Actually, I'm a significantly greater fan of pictorialism (and symbolism) than of AA's pictures. I take it you don't subscribe to Amateur Photographer magazine, where a while back I addressed the specifically symbolist aspects of a Roger Fenton still life and where in the last issue (October 11th) I used Charlie Lemay's Polyphemus, which is sort of symbolist realism. I hope in a few months to use one of his much more symbolist digital images, but I don't like using the same photographer's work without a few months' separation.

So, my apologies for the lack of clarity. All I can say in my defence is that a quick reply in a forum like this is not the same as an article I may spend several hours writing and rewriting. I really do appreciate your point and am grateful to you for making it.

Cheers,

R.
 
Thank you Roger, I see what you meant to say in your explanation, and I think on this topic we can be in agreement, it is the vacuum we should worry about, not expression or ideas.

All the best

V
 
But Mortensen can't be considered a "pioneer of modern photography," as the article in the Guardian has it, because he doesn't apply any of the formal lessons of modernist photography that you see in Cartier-Bresson, Walker Evans and even Ansel Adams. His rather undynamic framing and his sentimental subject matter is similar to 19th century academic painting – Puvis de Chavannes and the Pre Raphaelites - and perhaps to the reactionary contemporary painter John Currin.

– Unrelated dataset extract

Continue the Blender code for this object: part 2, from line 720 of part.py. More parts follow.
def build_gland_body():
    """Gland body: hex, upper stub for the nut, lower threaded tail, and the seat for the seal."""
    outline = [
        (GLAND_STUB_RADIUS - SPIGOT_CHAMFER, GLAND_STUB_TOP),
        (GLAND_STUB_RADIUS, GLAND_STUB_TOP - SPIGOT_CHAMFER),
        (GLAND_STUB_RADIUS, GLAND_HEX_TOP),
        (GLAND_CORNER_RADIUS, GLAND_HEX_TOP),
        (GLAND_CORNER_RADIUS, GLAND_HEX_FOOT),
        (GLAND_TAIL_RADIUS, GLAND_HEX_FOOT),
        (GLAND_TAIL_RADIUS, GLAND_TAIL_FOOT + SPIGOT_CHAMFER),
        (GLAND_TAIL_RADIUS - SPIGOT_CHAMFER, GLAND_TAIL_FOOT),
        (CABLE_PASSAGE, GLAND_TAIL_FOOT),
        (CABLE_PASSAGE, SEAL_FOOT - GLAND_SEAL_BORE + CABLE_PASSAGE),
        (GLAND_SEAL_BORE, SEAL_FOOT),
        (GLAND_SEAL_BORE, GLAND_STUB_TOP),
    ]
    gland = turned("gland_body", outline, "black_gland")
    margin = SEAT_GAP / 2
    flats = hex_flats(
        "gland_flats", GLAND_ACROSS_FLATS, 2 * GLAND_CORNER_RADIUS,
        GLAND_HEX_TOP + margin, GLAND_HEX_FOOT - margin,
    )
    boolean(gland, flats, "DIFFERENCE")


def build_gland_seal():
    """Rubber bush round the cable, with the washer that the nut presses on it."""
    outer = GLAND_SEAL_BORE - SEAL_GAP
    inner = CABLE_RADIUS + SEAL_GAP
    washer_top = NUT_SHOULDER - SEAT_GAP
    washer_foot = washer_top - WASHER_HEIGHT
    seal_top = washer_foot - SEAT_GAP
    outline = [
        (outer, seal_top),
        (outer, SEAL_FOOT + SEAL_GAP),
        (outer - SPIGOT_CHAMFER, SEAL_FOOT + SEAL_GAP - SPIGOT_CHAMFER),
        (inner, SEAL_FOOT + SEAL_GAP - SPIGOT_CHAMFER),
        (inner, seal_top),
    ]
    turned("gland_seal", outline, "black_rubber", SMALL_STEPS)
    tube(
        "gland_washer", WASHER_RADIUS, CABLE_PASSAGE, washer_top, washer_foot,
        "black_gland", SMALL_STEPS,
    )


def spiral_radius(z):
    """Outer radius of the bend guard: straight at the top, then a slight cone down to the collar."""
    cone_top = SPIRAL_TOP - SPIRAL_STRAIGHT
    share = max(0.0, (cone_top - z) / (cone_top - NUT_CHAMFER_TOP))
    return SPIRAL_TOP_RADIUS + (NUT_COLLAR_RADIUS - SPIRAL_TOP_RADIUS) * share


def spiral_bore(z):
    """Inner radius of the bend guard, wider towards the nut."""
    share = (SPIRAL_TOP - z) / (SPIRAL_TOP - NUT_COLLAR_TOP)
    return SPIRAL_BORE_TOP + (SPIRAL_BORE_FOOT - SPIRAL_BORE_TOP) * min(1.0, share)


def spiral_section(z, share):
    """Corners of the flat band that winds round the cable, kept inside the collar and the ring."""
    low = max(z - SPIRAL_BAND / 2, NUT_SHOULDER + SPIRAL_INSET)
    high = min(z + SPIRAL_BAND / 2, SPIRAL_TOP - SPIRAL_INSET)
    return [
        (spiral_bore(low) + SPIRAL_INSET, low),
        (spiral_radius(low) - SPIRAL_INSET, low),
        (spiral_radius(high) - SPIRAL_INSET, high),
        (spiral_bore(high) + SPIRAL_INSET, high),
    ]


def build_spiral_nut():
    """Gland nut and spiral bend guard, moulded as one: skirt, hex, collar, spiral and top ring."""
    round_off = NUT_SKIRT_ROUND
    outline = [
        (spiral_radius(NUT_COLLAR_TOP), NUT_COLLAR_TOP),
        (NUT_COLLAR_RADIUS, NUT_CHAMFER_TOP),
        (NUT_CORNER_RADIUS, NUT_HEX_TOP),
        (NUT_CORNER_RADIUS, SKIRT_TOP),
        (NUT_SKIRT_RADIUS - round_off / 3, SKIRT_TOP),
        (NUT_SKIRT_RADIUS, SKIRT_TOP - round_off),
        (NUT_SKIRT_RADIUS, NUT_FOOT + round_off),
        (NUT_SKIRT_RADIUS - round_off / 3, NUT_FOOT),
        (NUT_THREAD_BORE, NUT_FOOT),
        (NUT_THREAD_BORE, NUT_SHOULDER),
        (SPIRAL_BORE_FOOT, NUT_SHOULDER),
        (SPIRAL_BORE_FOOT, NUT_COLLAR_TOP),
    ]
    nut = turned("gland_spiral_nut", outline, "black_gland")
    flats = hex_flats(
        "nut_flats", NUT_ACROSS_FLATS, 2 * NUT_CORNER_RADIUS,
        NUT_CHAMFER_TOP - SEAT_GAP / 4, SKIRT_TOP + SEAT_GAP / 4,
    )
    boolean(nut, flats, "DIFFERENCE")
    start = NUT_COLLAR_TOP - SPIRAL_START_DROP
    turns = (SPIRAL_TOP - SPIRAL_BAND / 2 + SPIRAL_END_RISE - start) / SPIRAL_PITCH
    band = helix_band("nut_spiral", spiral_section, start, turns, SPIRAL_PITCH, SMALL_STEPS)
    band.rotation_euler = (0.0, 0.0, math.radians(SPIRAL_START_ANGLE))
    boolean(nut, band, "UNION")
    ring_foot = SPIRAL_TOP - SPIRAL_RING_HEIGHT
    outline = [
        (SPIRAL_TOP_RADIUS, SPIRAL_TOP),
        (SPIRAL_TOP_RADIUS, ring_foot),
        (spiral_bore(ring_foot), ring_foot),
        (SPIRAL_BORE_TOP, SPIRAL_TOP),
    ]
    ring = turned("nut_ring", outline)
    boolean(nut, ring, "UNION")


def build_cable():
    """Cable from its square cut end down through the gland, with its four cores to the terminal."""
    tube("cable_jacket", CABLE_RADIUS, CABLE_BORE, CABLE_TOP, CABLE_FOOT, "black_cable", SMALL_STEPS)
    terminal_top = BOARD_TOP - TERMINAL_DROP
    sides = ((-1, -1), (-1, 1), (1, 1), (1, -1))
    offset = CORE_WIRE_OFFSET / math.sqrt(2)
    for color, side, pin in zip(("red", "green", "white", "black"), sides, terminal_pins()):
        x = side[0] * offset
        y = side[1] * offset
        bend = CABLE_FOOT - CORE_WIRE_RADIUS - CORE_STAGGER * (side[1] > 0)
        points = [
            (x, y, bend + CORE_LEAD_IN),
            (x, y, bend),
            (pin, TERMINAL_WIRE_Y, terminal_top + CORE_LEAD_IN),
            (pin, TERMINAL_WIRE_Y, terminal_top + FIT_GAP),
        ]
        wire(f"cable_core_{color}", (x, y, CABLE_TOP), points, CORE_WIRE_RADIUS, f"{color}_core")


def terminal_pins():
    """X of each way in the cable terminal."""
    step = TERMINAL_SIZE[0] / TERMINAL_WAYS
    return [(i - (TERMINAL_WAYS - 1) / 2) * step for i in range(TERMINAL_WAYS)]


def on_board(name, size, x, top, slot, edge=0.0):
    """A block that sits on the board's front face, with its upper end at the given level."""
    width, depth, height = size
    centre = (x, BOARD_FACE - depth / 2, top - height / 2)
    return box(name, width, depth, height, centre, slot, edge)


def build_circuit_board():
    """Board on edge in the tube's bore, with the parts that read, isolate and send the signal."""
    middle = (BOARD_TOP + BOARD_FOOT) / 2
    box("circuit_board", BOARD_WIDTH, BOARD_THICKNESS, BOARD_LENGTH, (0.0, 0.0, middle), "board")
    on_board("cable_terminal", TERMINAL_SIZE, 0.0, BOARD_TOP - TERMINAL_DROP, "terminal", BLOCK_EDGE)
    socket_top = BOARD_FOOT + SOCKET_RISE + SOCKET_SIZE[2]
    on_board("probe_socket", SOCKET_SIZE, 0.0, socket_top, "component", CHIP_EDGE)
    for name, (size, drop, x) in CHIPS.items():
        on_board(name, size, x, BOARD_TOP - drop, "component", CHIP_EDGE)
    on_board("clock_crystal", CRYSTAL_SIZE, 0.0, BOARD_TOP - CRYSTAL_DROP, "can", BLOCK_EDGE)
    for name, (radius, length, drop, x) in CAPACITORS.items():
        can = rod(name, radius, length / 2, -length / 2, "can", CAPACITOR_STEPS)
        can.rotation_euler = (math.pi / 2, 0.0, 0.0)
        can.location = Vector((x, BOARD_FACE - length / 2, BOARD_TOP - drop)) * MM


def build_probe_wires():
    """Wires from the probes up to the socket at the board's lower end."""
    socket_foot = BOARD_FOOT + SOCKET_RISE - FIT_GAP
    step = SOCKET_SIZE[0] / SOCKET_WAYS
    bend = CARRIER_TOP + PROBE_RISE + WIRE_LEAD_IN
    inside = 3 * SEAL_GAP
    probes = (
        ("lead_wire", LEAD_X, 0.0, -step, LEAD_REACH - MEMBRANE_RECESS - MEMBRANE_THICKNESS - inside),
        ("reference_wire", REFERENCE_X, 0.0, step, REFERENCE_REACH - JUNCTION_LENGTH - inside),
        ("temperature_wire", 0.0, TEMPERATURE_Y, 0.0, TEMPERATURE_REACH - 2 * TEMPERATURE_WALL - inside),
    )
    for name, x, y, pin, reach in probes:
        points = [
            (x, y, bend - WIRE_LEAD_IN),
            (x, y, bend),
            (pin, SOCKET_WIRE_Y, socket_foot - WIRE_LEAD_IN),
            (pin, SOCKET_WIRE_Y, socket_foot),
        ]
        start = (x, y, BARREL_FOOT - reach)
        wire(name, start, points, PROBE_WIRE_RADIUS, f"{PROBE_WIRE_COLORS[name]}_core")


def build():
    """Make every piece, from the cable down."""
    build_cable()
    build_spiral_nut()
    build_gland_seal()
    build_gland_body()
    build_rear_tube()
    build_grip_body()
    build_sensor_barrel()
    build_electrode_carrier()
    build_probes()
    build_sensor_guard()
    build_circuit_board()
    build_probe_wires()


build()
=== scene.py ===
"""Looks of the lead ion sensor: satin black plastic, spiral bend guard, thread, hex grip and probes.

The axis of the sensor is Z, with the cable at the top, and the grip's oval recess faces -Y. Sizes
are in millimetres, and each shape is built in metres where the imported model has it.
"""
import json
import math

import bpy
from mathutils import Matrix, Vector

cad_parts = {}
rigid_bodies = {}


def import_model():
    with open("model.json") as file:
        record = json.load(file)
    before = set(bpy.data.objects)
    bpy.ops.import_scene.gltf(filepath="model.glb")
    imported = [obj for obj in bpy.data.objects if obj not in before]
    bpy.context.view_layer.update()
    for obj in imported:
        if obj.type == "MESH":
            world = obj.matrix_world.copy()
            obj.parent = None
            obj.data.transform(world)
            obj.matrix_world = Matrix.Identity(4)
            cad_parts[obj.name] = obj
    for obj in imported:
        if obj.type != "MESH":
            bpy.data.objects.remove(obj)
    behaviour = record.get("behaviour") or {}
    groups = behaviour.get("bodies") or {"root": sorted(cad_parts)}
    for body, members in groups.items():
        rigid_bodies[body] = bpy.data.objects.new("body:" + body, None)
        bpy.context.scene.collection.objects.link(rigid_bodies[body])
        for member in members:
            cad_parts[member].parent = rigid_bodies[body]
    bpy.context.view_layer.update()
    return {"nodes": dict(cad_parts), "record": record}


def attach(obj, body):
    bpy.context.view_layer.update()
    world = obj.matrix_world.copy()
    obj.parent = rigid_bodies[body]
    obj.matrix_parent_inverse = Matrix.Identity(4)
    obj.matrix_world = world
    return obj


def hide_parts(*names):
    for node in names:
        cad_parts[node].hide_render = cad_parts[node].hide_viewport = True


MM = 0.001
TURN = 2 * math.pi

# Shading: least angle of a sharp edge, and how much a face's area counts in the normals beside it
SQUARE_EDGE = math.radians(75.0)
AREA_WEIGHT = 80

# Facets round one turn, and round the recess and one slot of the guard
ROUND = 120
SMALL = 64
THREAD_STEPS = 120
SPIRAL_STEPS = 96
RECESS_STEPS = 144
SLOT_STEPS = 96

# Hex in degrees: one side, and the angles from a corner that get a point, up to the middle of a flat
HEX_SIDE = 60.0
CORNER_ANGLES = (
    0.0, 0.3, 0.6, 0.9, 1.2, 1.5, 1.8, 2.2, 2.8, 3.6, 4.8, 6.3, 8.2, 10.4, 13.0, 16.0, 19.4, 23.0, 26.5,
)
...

Paul Outerbridge, who uses some of the same type of subject matter as Mortensen, but with more bite and wit, I think is a much more interesting photographer, and has enjoyed a sort of revival since the 1980s.

James
 
It is curious that you decide Walker Evans uses dynamic framing and lack of sentimental subject matter, considering the bulk of his really important work was for the FSA and about the sentimental loss of a way of life accentuated by a dispassionate framing style. Walker Evans was a political photographer, his images made to get across a message. I mean, James Agee and Steinbeck weren't feeding on and reciprocating in everything Bresson or Adams did in quite the same way (or at all), nor any other 'intellectuals' in the same period.